# LISTED RECORDS
— start —

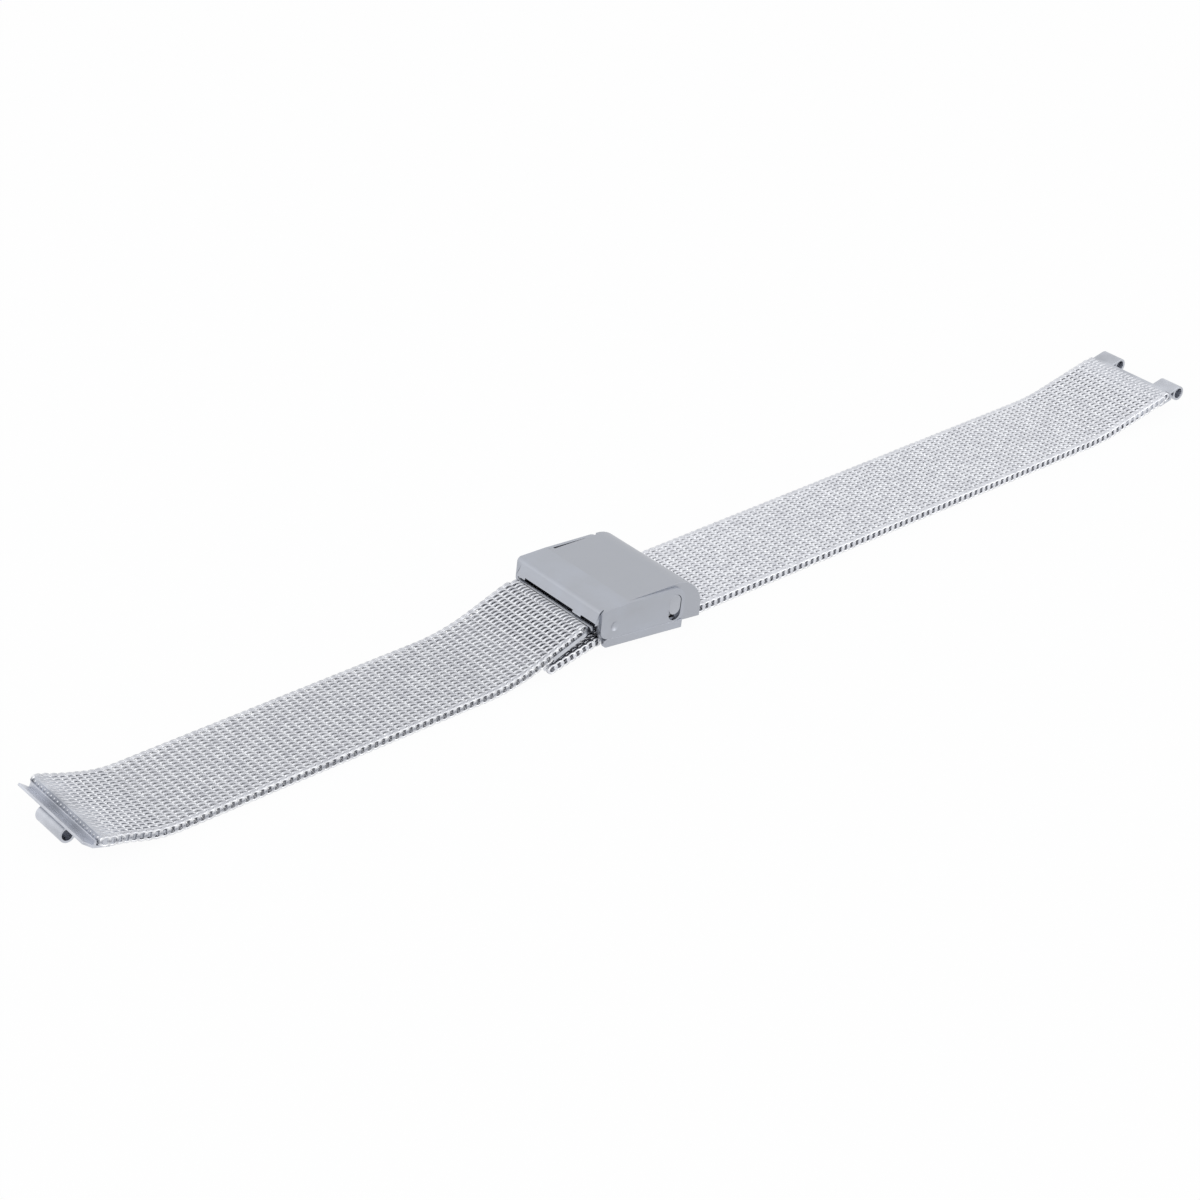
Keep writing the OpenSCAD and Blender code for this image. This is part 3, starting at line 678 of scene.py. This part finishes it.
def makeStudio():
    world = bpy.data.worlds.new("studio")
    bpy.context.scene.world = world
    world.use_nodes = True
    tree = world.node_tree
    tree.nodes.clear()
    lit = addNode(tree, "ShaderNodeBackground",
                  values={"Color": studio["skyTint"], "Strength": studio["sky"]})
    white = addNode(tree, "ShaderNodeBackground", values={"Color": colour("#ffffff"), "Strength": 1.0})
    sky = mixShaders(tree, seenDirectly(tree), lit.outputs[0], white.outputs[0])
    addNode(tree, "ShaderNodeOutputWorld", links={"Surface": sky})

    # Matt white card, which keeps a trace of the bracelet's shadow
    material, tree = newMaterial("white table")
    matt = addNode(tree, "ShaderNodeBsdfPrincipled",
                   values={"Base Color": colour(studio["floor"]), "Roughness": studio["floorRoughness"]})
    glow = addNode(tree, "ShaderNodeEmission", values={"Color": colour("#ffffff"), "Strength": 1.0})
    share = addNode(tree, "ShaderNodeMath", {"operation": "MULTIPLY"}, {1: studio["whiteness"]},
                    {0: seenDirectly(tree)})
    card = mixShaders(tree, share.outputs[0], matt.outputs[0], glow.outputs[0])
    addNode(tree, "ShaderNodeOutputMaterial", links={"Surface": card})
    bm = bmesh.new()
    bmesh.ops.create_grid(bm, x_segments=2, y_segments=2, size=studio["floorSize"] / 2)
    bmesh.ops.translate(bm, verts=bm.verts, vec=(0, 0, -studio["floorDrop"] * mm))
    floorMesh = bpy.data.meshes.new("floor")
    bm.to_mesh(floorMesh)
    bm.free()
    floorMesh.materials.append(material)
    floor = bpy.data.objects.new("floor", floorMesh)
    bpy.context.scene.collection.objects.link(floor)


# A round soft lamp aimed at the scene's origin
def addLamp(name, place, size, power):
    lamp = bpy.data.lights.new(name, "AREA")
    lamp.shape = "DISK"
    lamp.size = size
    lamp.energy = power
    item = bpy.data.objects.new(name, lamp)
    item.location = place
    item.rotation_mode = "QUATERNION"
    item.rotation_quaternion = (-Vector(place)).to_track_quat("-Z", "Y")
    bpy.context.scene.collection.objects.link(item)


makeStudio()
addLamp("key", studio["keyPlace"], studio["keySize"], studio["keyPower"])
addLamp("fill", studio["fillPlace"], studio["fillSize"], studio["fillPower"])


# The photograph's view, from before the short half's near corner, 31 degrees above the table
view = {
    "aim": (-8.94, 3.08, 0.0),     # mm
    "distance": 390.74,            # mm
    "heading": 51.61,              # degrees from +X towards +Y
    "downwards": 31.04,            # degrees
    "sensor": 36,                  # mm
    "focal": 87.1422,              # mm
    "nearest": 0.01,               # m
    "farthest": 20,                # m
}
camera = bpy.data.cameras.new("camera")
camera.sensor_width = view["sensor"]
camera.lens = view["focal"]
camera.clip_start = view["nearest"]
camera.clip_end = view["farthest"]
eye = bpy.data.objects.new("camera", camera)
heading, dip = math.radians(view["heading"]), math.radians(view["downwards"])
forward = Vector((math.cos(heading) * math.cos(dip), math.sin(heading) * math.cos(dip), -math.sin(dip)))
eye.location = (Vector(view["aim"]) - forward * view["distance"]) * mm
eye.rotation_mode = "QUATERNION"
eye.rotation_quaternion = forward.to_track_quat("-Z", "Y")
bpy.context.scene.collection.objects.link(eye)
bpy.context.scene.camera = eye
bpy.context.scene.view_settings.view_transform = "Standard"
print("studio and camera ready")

— end —
— start —

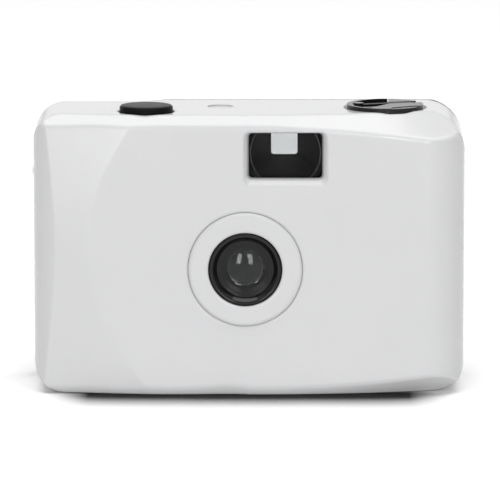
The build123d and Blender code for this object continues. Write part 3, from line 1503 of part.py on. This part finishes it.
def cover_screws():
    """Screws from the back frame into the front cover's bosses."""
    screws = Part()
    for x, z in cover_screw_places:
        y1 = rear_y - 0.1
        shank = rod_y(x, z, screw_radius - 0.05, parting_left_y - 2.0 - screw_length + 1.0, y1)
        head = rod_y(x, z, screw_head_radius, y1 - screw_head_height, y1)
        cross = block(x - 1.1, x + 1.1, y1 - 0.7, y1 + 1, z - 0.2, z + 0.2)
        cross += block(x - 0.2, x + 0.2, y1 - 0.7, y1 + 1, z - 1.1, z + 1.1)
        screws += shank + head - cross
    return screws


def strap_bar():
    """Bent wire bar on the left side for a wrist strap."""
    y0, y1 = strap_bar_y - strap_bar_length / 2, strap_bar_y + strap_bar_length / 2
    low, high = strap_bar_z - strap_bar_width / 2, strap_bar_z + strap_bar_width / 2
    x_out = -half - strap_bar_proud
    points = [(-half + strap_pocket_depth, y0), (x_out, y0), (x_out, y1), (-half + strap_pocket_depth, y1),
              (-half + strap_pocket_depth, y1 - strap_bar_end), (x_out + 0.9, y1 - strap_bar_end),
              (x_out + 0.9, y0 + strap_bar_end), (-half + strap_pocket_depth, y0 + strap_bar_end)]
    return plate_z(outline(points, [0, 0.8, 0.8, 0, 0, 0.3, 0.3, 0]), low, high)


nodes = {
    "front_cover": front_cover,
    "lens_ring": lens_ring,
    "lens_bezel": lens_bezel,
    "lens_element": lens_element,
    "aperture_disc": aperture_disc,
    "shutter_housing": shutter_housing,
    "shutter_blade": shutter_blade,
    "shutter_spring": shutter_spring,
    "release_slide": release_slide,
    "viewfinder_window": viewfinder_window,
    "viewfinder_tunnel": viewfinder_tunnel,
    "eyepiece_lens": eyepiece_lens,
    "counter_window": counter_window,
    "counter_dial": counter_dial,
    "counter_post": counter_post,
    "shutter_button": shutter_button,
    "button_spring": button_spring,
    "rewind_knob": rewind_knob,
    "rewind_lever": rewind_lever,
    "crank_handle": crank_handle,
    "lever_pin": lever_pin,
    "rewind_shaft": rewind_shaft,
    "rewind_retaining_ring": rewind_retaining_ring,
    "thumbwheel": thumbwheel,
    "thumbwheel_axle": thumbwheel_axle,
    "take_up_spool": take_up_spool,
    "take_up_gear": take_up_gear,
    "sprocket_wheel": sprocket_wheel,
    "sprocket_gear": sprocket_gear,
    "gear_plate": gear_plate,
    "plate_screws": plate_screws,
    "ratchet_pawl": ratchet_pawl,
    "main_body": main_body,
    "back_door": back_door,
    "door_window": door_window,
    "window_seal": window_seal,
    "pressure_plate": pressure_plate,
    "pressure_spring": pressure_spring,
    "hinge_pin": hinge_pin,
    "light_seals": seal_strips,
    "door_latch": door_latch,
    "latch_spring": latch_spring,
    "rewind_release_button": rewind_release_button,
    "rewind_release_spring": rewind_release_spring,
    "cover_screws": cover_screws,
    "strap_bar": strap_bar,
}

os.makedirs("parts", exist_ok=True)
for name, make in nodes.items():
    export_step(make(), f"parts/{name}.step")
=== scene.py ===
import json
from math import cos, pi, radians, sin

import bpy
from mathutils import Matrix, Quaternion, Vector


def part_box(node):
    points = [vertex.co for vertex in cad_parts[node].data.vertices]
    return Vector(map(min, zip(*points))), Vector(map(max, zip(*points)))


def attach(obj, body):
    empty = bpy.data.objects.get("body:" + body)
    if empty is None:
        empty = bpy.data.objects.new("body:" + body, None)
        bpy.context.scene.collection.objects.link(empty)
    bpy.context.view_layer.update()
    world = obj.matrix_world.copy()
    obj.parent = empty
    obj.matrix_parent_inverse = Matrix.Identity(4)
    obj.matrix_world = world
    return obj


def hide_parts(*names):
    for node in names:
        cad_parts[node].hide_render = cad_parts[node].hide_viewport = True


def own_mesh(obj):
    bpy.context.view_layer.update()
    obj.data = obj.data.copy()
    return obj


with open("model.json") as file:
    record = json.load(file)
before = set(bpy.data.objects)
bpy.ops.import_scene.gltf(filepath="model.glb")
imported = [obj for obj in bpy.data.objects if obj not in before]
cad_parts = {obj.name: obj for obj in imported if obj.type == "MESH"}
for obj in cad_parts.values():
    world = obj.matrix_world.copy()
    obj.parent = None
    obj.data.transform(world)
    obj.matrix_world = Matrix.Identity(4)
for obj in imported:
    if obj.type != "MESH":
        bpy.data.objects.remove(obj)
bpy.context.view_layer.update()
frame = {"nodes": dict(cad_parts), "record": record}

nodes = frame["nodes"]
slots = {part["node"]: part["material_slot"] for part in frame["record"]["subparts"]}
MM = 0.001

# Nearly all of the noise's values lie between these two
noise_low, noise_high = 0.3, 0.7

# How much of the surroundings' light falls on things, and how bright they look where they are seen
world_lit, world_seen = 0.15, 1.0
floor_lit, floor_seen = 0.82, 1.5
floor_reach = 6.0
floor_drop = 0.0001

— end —

Reproduce only the lines from the one containing "The build123d and" through the one containing "return screws", inclusive of both.

The build123d and Blender code for this object continues. Write part 3, from line 1503 of part.py on. This part finishes it.
def cover_screws():
    """Screws from the back frame into the front cover's bosses."""
    screws = Part()
    for x, z in cover_screw_places:
        y1 = rear_y - 0.1
        shank = rod_y(x, z, screw_radius - 0.05, parting_left_y - 2.0 - screw_length + 1.0, y1)
        head = rod_y(x, z, screw_head_radius, y1 - screw_head_height, y1)
        cross = block(x - 1.1, x + 1.1, y1 - 0.7, y1 + 1, z - 0.2, z + 0.2)
        cross += block(x - 0.2, x + 0.2, y1 - 0.7, y1 + 1, z - 1.1, z + 1.1)
        screws += shank + head - cross
    return screws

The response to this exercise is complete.